Au final, si ces personnes mourraient, c’était souvent à cause des médicaments que les médecins leurs prodiguaient. La belladone, le calomel, l’acétate de plomb, l’arsenic, et d’autres médicaments dangereux pouvaient tout à fait entrainer la mort au bout de quelques jours ou semaines.

Mais en plus, on pratiquait la saignée. Saignée qui était accompagnée générale de l’utilisation de laxatifs ou de vomitifs.

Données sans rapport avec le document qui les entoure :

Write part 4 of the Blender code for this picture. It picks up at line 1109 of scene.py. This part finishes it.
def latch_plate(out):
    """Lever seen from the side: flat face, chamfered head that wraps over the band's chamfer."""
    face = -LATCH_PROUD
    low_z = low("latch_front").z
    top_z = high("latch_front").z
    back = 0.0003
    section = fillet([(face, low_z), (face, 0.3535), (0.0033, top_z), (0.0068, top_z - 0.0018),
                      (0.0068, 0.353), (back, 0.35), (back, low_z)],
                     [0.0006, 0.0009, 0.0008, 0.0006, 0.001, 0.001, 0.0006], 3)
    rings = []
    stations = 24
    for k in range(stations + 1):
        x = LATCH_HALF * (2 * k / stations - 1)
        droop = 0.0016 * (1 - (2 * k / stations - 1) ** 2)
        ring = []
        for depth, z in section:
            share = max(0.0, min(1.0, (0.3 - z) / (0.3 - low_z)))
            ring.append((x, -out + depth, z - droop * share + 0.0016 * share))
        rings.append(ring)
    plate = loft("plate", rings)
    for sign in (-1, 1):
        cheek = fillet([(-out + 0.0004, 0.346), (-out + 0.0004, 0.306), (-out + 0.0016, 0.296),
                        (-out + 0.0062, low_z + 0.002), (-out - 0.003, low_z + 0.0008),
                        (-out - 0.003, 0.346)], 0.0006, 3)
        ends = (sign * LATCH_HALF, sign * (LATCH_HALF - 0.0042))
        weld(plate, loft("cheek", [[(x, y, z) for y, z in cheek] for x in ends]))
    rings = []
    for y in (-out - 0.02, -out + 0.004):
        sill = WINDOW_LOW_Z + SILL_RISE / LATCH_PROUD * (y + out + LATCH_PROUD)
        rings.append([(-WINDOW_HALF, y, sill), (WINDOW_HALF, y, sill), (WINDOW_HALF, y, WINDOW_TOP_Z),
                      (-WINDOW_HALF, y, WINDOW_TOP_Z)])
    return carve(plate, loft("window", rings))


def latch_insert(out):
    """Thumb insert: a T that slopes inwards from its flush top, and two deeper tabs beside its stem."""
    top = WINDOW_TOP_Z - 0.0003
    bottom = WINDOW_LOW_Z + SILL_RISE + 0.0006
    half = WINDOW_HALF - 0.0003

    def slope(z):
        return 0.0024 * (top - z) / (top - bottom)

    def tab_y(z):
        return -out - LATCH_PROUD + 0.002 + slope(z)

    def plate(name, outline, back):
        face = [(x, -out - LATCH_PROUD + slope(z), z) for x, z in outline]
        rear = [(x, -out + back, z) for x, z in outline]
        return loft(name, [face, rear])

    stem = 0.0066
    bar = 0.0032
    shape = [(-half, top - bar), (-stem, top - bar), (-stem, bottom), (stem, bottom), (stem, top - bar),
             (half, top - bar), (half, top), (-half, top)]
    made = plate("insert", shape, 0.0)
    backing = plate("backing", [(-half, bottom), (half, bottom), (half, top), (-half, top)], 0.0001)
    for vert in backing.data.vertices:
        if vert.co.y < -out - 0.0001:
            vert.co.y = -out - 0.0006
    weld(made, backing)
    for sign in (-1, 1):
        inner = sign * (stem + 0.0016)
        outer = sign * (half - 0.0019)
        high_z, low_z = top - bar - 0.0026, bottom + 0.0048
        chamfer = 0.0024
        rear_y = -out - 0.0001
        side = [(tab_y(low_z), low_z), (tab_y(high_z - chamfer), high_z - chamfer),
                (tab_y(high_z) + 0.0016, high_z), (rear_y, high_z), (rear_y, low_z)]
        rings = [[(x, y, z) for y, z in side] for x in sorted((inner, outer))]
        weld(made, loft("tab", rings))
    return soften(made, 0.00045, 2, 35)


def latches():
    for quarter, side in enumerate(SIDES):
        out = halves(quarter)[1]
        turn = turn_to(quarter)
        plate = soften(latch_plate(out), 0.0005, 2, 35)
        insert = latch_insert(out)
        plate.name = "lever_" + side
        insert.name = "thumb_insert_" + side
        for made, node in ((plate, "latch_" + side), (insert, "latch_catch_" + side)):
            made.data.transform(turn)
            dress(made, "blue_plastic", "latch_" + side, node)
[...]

Par exemple, dans « La rage à la fin de l’ancien régime dans le cours complet d’agriculture de l’abbé Rozier : étude médicale et vétérinaire » :

« La saignée et les autres évacuants laxatifs et antiphlogistiques, peuvent beaucoup soulager les malades ; il faut les faire boire abondamment, surtout lorsque l’horreur de l’eau n’est pas encore déclarée« 

Et comme on l’a vu par ailleurs, à l’époque, on pouvait prélever jusqu’à 3 litres par saignée. Donc, la saignée et les purgatifs pouvaient eux aussi tuer la personne.

Bien sûr, les empoisonnements fournissaient aussi leur nombre de morts.

 

Enfin, la personne pouvait mourir tout simplement de mort naturelle, si la morsure était trop profonde (par exemple si elle avait entrainé une gangrène ou une hémorragie interne) ; ou de mort semi-naturelle dans le cas où l’hémorragie avait été favorisée par la prise de médicaments fluidifiant le sang, et dans celui où la gangrène avait été favorisée par la saignée.

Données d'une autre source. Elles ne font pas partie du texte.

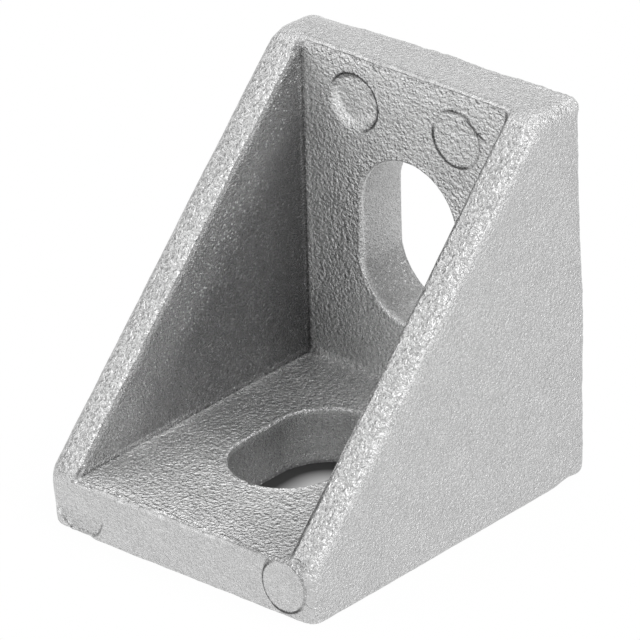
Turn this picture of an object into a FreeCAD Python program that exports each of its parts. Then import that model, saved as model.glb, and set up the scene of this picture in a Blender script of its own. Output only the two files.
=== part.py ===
import FreeCAD, Part
import math
import os
import Sketcher

# Cast corner bracket for 20 mm slotted framing: a base plate and an upright plate at a right
# angle, each with one long slot for a screw, joined by a triangular gusset at either side.
# X runs across the width, Y from the open front to the upright's outer face, Z is up. The
# origin is the middle of the part's box, on the plane of the base plate's underside.
# All sizes are in millimetres and all angles in degrees.

SIZES = [
    ("width", 17.0, "across both gussets at the open front"),
    ("depth", 20.0, "from the front face to the upright's outer face"),
    ("height", 20.0, "from the underside to the top face"),
    ("base_thickness", 2.9, "base plate at its front edge"),
    ("upright_thickness", 3.1, "upright plate"),
    ("gusset_thickness", 1.9, "each gusset at its front edge"),
    ("nose_radius", 1.4, "where the gusset's slope meets the front face and the top face"),
    ("side_draft", 0.15, "lean of the outer sides towards the back"),
    ("core_draft", 0.5, "lean of the inner faces towards the upright"),
    ("slot_width", 6.0, "both slots, for an M5 screw with play"),
    ("slot_length", 8.8, "both slots, end to end along the leg"),
    ("slot_to_heel", 10.75, "slot's middle from the other leg's outer face"),
    ("outer_edge_radius", 0.7, "gusset's outer edge"),
    ("rim_radius", 0.35, "rim of the hollow, on gussets and plates"),
    ("root_radius", 0.3, "inner corners between plates and gussets"),
    ("back_edge_radius", 0.4, "edges round the upright's outer face"),
    ("foot_edge_radius", 0.2, "edges round the underside"),
    ("slot_edge_radius", 0.2, "slot's rim on the inner side"),
    ("upright_mark_radius", 1.53, "ejector pin marks on the upright"),
    ("upright_mark_height", 17.4, "their middle above the underside"),
    ("upright_mark_offset", 3.25, "their middle from the part's middle"),
    ("upright_mark_depth", 0.15, "how far the left one is sunk"),
    ("faint_mark_depth", 0.04, "how far the right one is sunk"),
    ("front_mark_radius", 1.36, "ejector pin marks on the front face"),
    ("sunk_mark_height", 1.3, "left mark's middle above the underside"),
    ("sunk_mark_offset", 6.35, "left mark's middle from the part's middle"),
    ("sunk_mark_depth", 0.2, "how far the left mark is sunk"),
    ("proud_mark_height", 1.62, "right mark's middle above the underside"),
    ("proud_mark_offset", 6.6, "right mark's middle from the part's middle"),
    ("proud_mark_rise", 0.1, "how far the right mark stands out"),
]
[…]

A ce sujet, on apprend dans ce document de Sanofi-Pasteur que : « 30 à 50% des sujets qui meurent de la rage sont des enfants de moins de 15 ans. Les enfants sont particulièrement à risque car ils sont souvent mordus à la tête, au visage et aux bras » (les chiffres viennent de l’OMS).

Effectivement, dans la mesure où avec les enfants, les blessures sont souvent faites à la tête ou au cou, le risque qu’elles soient mortelles par hémorragie interne est beaucoup plus grand (hémorragie éventuellement favorisée par des médicaments fluidifiant le sang).

Or, entre le 15ème et le 19ème siècle, 85 % des attaques de loups concernaient des enfants de 6 à 15 ans (Les loups, G. Cardone, p.114 ; Histoire du méchant loup, J.M Moriceau, p.376, ou ici, p.18). Donc, la population des personnes mordues étant très majoritairement composée d’enfants, la probabilité de mort naturelle ou semi-naturelle était d’autant plus importante.

Par ailleurs, le fait que les enfants aient plus souvent des blessures à la tête ou au cou devait faire qu’ils développaient plus facilement des symptômes plus ou moins de type hydrophobie. En effet, on faisait des frictions de mercure ou autres produits chimiques au niveau de la plaie. Donc, chez les enfants, ça se faisait souvent au niveau de la tête. Et le mercure ou les autres produits pouvaient passer plus facilement dans le cerveau, la bouche, ou les yeux et ainsi engendrer des symptômes de rage. Donc, non seulement ils avaient plus de risques de mourir, mais ils avaient également plus de risques d’être considérés comme atteints de la rage.